Just as automatic awards of attorney's fees incurred prior to offers of judgment encourage offerees to continue pressing suit, refusals to make such awards simply on the basis that the offeree ultimately fails to recover judgment as large as the offer tendered may act to encourage acceptance of offers which do not fairly compensate the offeree for infringement of its legal rights. The automatic consequences of obtaining a judgment not more favorable than an earlier unaccepted offer are spelled out in our Rule 68. Any additional consequences which a trial court imposes in its discretion normally should be supported by reasons on the record, so that a reviewing court can determine whether discretion has been abused. Here the superior court failed to indicate reasons for not awarding pre-offer attorney's fees to the offeree beyond the fact that ultimately the offeror was the prevailing party within the meaning of the rule.

However, as we have previously indicated, in no sense could Continental (appellant offeree) be regarded as a 'prevailing party' within the meaning of Rule 68 or Rule 82. Unlike the situation in Jakoski v. Holland, where the offeree was a prevailing party within Rule 82 (though not within Rule 68), and consequently had a right to some attorney's fees under that rule, here it is difficult to conceive of a reason why the offeree is entitled to recover pre-offer attorney's fees. While the superior court's reasons for doing so are not clear, the record here does disclose an appropriate instance to accord the trial court's ruling some presumption of validity. See Albritton v. Estate of Larson, 428 P.2d 379, 383-84 (Alaska 1967). Consequently, we hold that the superior court's decision on this point was not an abuse of discretion.

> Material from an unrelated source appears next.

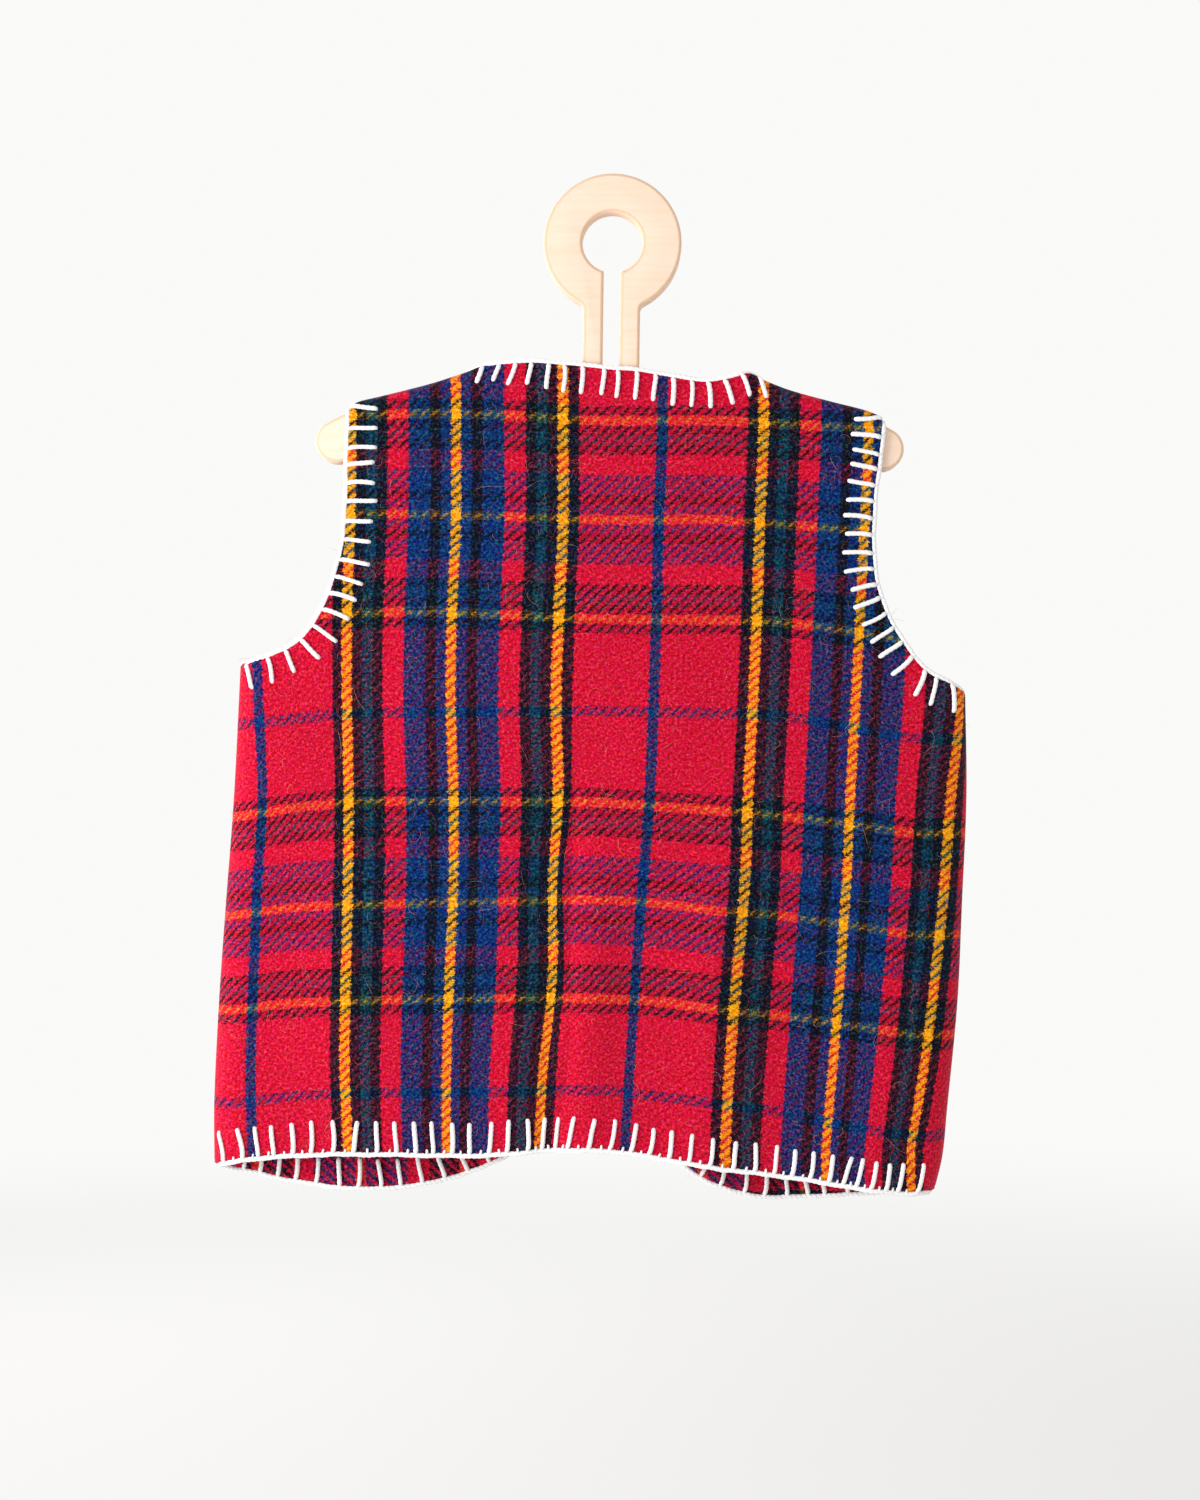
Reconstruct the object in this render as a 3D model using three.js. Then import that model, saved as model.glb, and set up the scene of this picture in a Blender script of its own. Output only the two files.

Appellant's third contention in this appeal is that it was error on the superior court's part to award Fidelity the attorney's fees it incurred in the earlier appeal to this court. In our opinion on that appeal no memtion was made of whether, and if so to whom, costs and attorney's fees should be awarded. However, in our mandate we directed that neither party was to be awarded costs or attorney's fees. 14 Article IV, Section 15 of the Alaska Constitution provides in part that the Supreme Court shall '. . . make and promulgate rules governing practice and procedure in civil and criminal cases in all courts.' Pursuant to this constitutional grant, this court promulgated Rule 29, Appellate Rules, which vests the discretion to determine costs and attorney's fees pertaining to appeals in...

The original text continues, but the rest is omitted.